Just when we thought the conservative U.S. Supreme Court might want to do right— after they decided to hear a federal challenge to the extreme Texas abortion ban— they predictably went off course.
Senate Bill 8, or S.B.8, prohibits abortions after 6 weeks. It also has the unusual feature of allowing private citizens to sue those who don’t comply with the law, essentially turning everyday people into bounty hunters.
In the Supreme Court ruling on Friday, Justice Sonia Sotomayor wrote a dissent excoriating the law and challenging her colleagues for not blocking the Texas ban today before it hears oral arguments from the federal government on November 1.
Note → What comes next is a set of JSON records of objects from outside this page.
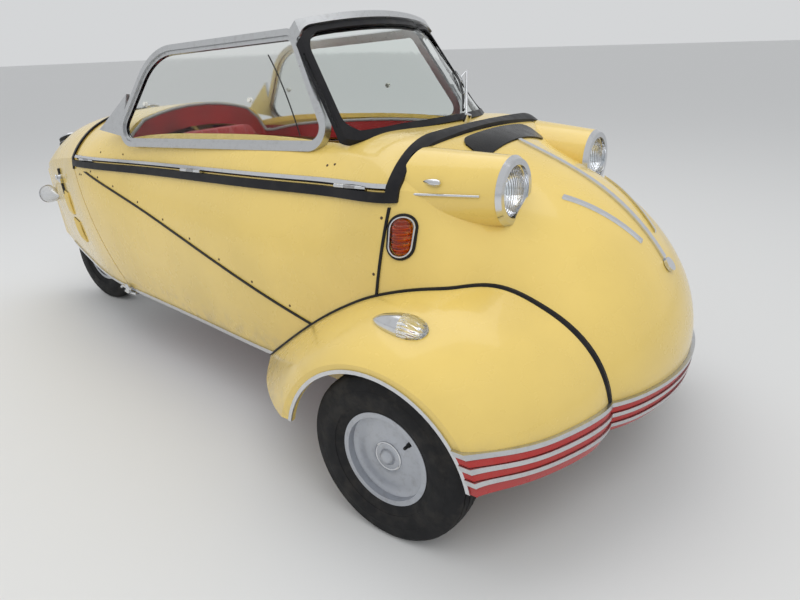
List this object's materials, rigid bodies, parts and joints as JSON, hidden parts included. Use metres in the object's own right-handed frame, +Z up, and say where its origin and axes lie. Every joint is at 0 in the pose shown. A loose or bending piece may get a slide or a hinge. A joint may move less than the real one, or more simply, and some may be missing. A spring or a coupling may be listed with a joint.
{
  "type": "vehicle.microcar.three_wheeled",
  "caption": "Small vintage three-wheeled bubble car with tandem seats, open cockpit, curved windscreen, side-hinged canopy and lifting tail cover",
  "frame": {"origin": "on the ground under the middle of the car's length and width, wheels standing on z = 0", "axes": "+X is forward to the nose, +Y is the car's left, +Z is up"},
  "size_m": [2.8222, 1.238, 1.1377],
  "materials": {
    "body_paint": "gloss",
    "chassis": "satin",
    "underside": "satin",
    "board": "matte",
    "black_rubber": "matte",
    "red_rubber": "satin",
    "chrome": "polished",
    "plate_black": "gloss",
    "aluminium": "satin",
    "lamp_glass": "clear",
    "clear_glass": "clear",
    "amber": "clear",
    "dash_paint": "gloss",
    "red_vinyl": "satin",
    "engine": "matte",
    "steel": "satin",
    "wheel_paint": "gloss",
    "tyre": "matte",
    "bar_plastic": "satin"
  },
  "bodies": {
    "body": {"floor_pan": "underside", "chassis_frame": "chassis", "front_axle": "chassis", "wheel_houses": "underside", "nose_shell": "body_paint", "fenders": "body_paint", "upper_sides": "body_paint", "lower_sides": "body_paint", "rear_bulkhead": "board", "body_seals": "black_rubber", "piping": "black_rubber", "bright_trim": "chrome", "front_plate": "plate_black", "bumper_strips": "aluminium", "bumper_bands": "red_rubber", "lamp_rims": "chrome", "lamp_lenses": "lamp_glass", "indicators": "amber", "dashboard": "dash_paint", "steering_column": "chassis", "seat_frame": "chassis", "bench_base": "board", "front_seat": "red_vinyl", "rear_bench": "red_vinyl", "engine_block": "engine", "swing_arm": "chassis", "hinge_leaves": "steel"},
    "knuckle_right": {"knuckle_right": "chassis"},
    "knuckle_left": {"knuckle_left": "chassis"},
    "wheel_right": {"wheel_right": "wheel_paint", "tyre_right": "tyre"},
    "wheel_left": {"wheel_left": "wheel_paint", "tyre_left": "tyre"},
    "wheel_rear": {"wheel_rear": "wheel_paint", "tyre_rear": "tyre"},
    "steering": {"steering_bar": "bar_plastic"},
    "canopy": {"canopy_shell": "body_paint", "screen_glass": "clear_glass", "screen_seal": "black_rubber", "header_bar": "aluminium", "window_frames": "chrome", "side_panes": "clear_glass", "canopy_rails": "aluminium", "wiper": "steel", "canopy_hinge": "steel", "belt_trim": "chrome"},
    "tail": {"tail_cover": "body_paint", "tail_seal": "black_rubber", "tail_fittings": "chrome", "rear_lamps": "amber", "tail_hinge": "steel"}
  },
  "joints": [
    {"name": "steering", "type": "hinge", "parent": "body", "child": "steering", "pos_m": [0.56, 0, 0.69], "axis": [-0.7152, 0, 0.6989], "range_deg": [-30, 30]},
    {"name": "steer_right", "type": "hinge", "parent": "body", "child": "knuckle_right", "pos_m": [0.95, -0.462, 0.205], "axis": [0, 0, 1], "range_deg": [-30, 30]},
    {"name": "steer_left", "type": "hinge", "parent": "body", "child": "knuckle_left", "pos_m": [0.95, 0.462, 0.205], "axis": [0, 0, 1], "range_deg": [-30, 30]},
    {"name": "roll_right", "type": "hinge", "parent": "knuckle_right", "child": "wheel_right", "pos_m": [0.95, -0.54, 0.205], "axis": [0, 1, 0], "continuous": true},
    {"name": "roll_left", "type": "hinge", "parent": "knuckle_left", "child": "wheel_left", "pos_m": [0.95, 0.54, 0.205], "axis": [0, 1, 0], "continuous": true},
    {"name": "roll_rear", "type": "hinge", "parent": "body", "child": "wheel_rear", "pos_m": [-1.08, 0, 0.205], "axis": [0, 1, 0], "continuous": true},
    {"name": "canopy_lift", "type": "hinge", "parent": "body", "child": "canopy", "pos_m": [0.1, -0.35368, 0.73183], "axis": [0.9974, -0.0647, 0.033], "range_deg": [0, 75]},
    {"name": "tail_lift", "type": "hinge", "parent": "body", "child": "tail", "pos_m": [-0.655, 0, 0.859], "axis": [0, 1, 0], "range_deg": [0, 60]}
  ],
  "couplings": [
    {"joint": "steer_right", "follows": "steering", "ratio": 1},
    {"joint": "steer_left", "follows": "steering", "ratio": 1}
  ]
}
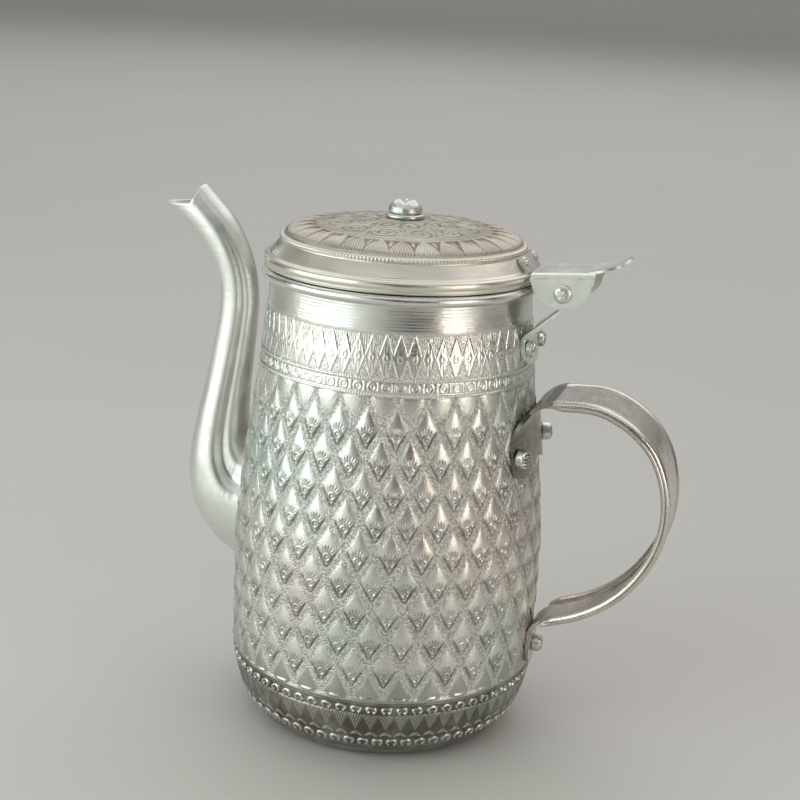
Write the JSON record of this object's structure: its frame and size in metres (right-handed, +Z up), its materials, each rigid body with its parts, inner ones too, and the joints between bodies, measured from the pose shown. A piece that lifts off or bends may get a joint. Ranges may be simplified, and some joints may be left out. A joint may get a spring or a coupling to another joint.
{
  "type": "hinged-lid coffee pot",
  "caption": "Embossed metal coffee pot with a gooseneck spout, a riveted strap handle, a domed lid with a knob, and a thumb lever on a pinned hinge.",
  "frame": {"origin": "centre of the flat foot, on the pot's axis", "axes": "+Z up along the pot's axis, -X towards the spout, +X towards the handle and the hinge, Y across the pot"},
  "size_m": [0.2251, 0.13, 0.2207],
  "materials": {
    "embossed": "bright pressed and chased aluminium, darker in the recesses",
    "lid_sheet": "bright pressed and chased aluminium, darker in the recesses",
    "spun": "polished sheet with fine marks across",
    "strap": "polished sheet with light scratches",
    "rivet": "turned and peened solid metal"
  },
  "bodies": {
    "pot": {"body": "embossed", "spout": "spun", "handle": "strap", "handle_rivet_left": "rivet", "handle_rivet_right": "rivet", "handle_rivet_lower": "rivet", "hinge_bracket": "strap", "bracket_rivet_left": "rivet", "bracket_rivet_right": "rivet", "hinge_pin": "rivet"},
    "lid": {"lid": "lid_sheet", "lid_lever": "strap", "lever_rivet_left": "rivet", "lever_rivet_right": "rivet", "knob_washer": "rivet", "knob": "rivet"}
  },
  "joints": [
    {"name": "lid_hinge", "type": "hinge", "parent": "pot", "child": "lid", "pos_m": [0.0693, 0, 0.1923], "axis": [0, 1, 0], "range_deg": [0, 90]}
  ]
}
Here are 4 times she gave it to us straight:
- “By delaying any remedy, the Court enables continued and irreparable harm to women seeking abortion care and providers of such care in Texas—exactly as S. B. 8’s architects intended.”
2. “The promise of [a] future [decision] offers cold comfort…for Texas women seeking abortion care, who are entitled to relief now. These women will suffer personal harm from delaying their medical care, and as their pregnancies progress, they may even be unable to obtain abortion care altogether. Because every day the Court fails to grant relief is devastating, both for individual women and for our constitutional system as a whole.”
3. “I cannot capture the totality of this harm in these pages. But as these excerpts illustrate [showing the financial and social consequences of the ban], the State (empowered by this Court’s inaction) has so thoroughly chilled the exercise of the right recognized in Roe as to nearly suspend it within its borders and strain access to it in other States. The State’s gambit has worked. The impact is catastrophic.”
4. “Every day that S. B. 8 remains in effect is a day in which such tactics are rewarded. And every day the scheme succeeds increases the likelihood that it will be adapted to attack other federal constitutional rights.”
5. “Those with sufficient resources may spend thousands of dollars and multiple days anxiously seeking care from out-of-state providers so overwhelmed with Texas patients that they cannot adequately serve their own communities. Those without the ability to make this journey, whether due to lack of money or childcare or employment flexibility or the myriad other constraints that shape people’s day-to-day lives, may be forced to carry to term against their wishes or resort to dangerous methods of self-help.”